## Exercise directions
In full and without alteration, give the listing again.

## Supplied data
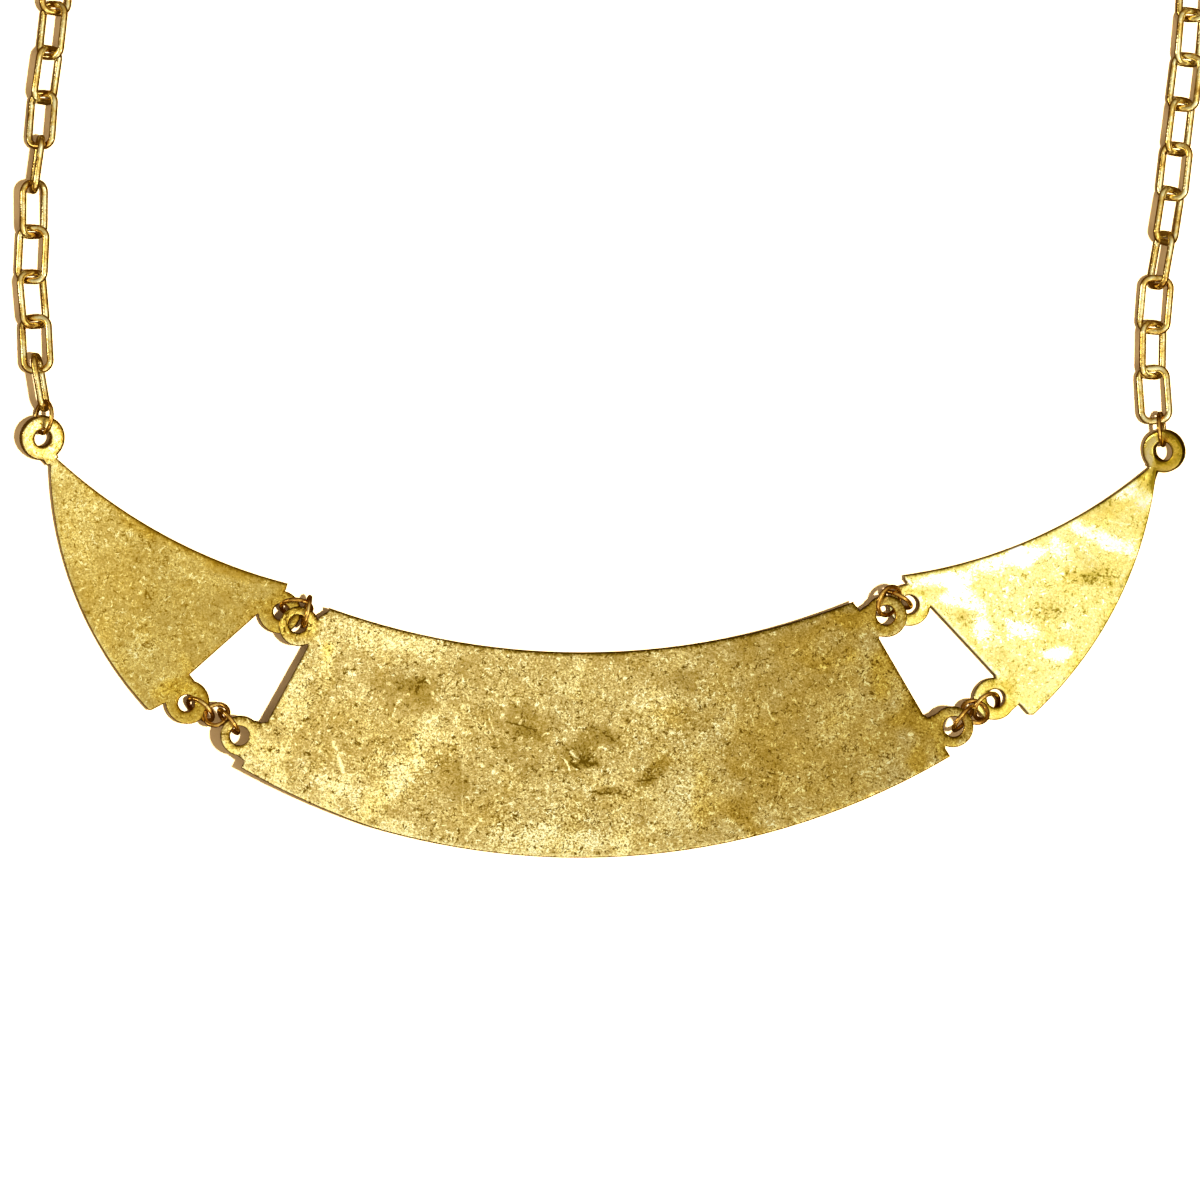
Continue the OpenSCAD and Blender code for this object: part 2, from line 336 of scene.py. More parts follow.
def even_loop(loop):
    """The loop with evenly spaced points between its corners."""
    step = np.linalg.norm(np.roll(loop, -1, 0) - loop, axis=1)
    loop = loop[step > LEAST_STEP]
    ahead = np.roll(loop, -1, 0) - loop
    behind = np.roll(ahead, 1, 0)
    cross = behind[:, 0] * ahead[:, 1] - behind[:, 1] * ahead[:, 0]
    turn = np.abs(np.arctan2(cross, (behind * ahead).sum(1)))
    corners = list(np.flatnonzero(turn > CORNER)) or [0]
    made = []
    for a, b in zip(corners, corners[1:] + [corners[0] + len(loop)]):
        run = loop[np.arange(a, b + 1) % len(loop)]
        along = np.concatenate([[0], np.cumsum(np.linalg.norm(np.diff(run, axis=0), axis=1))])
        count = max(1, round(along[-1] / RIM_STEP))
        places = np.linspace(0, along[-1], count, endpoint=False)
        made.append(np.column_stack([np.interp(places, along, run[:, k]) for k in (0, 1)]))
    return np.concatenate(made)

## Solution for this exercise
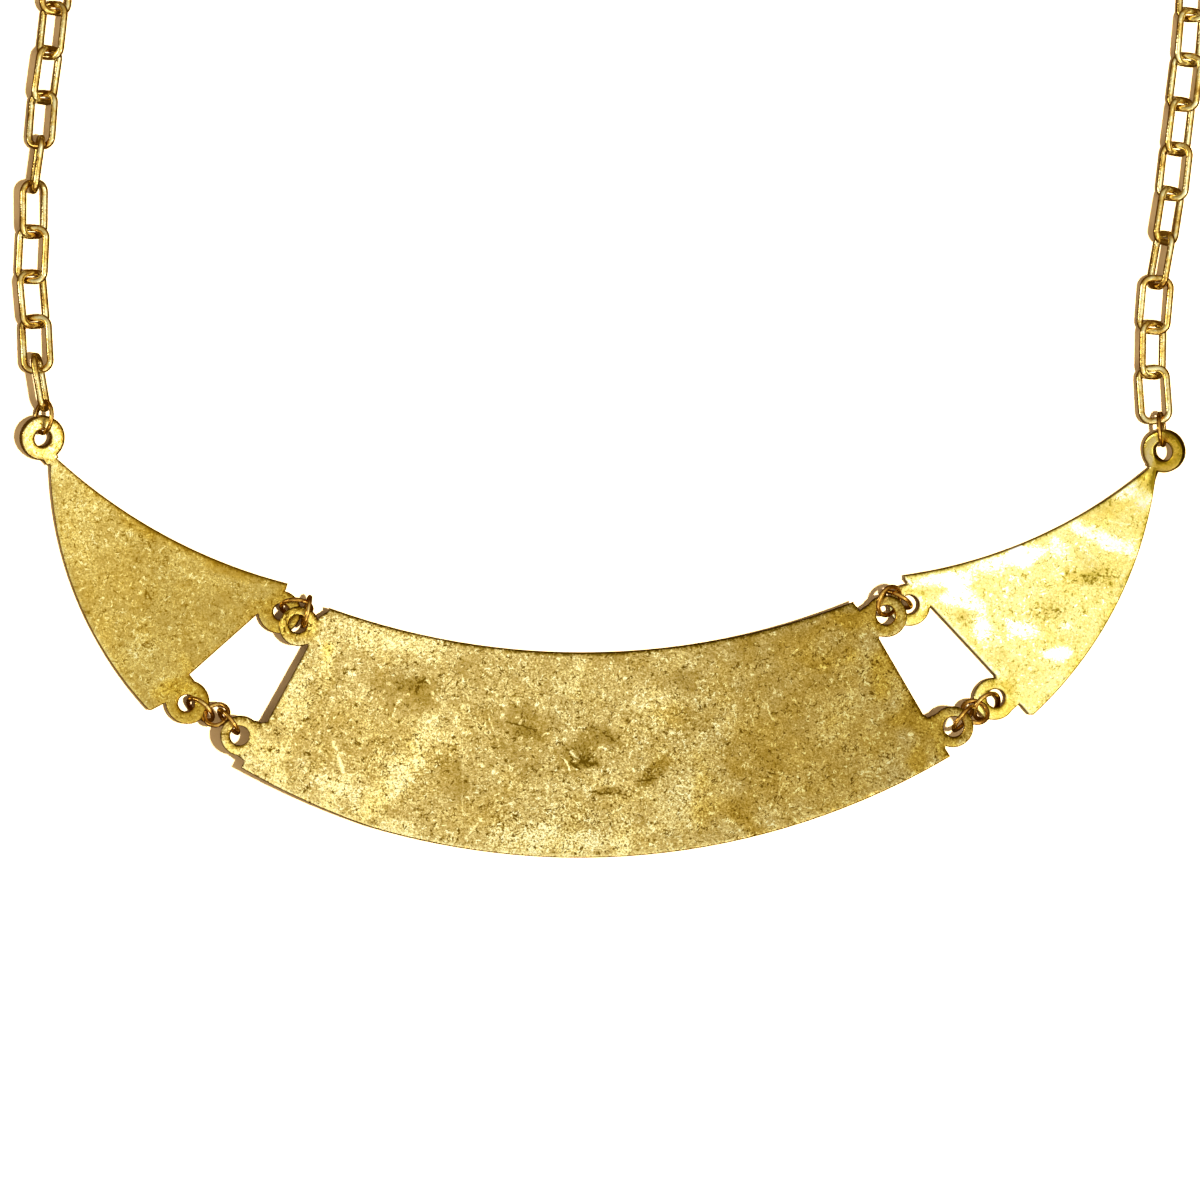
Continue the OpenSCAD and Blender code for this object: part 2, from line 336 of scene.py. More parts follow.
def even_loop(loop):
    """The loop with evenly spaced points between its corners."""
    step = np.linalg.norm(np.roll(loop, -1, 0) - loop, axis=1)
    loop = loop[step > LEAST_STEP]
    ahead = np.roll(loop, -1, 0) - loop
    behind = np.roll(ahead, 1, 0)
    cross = behind[:, 0] * ahead[:, 1] - behind[:, 1] * ahead[:, 0]
    turn = np.abs(np.arctan2(cross, (behind * ahead).sum(1)))
    corners = list(np.flatnonzero(turn > CORNER)) or [0]
    made = []
    for a, b in zip(corners, corners[1:] + [corners[0] + len(loop)]):
        run = loop[np.arange(a, b + 1) % len(loop)]
        along = np.concatenate([[0], np.cumsum(np.linalg.norm(np.diff(run, axis=0), axis=1))])
        count = max(1, round(along[-1] / RIM_STEP))
        places = np.linspace(0, along[-1], count, endpoint=False)
        made.append(np.column_stack([np.interp(places, along, run[:, k]) for k in (0, 1)]))
    return np.concatenate(made)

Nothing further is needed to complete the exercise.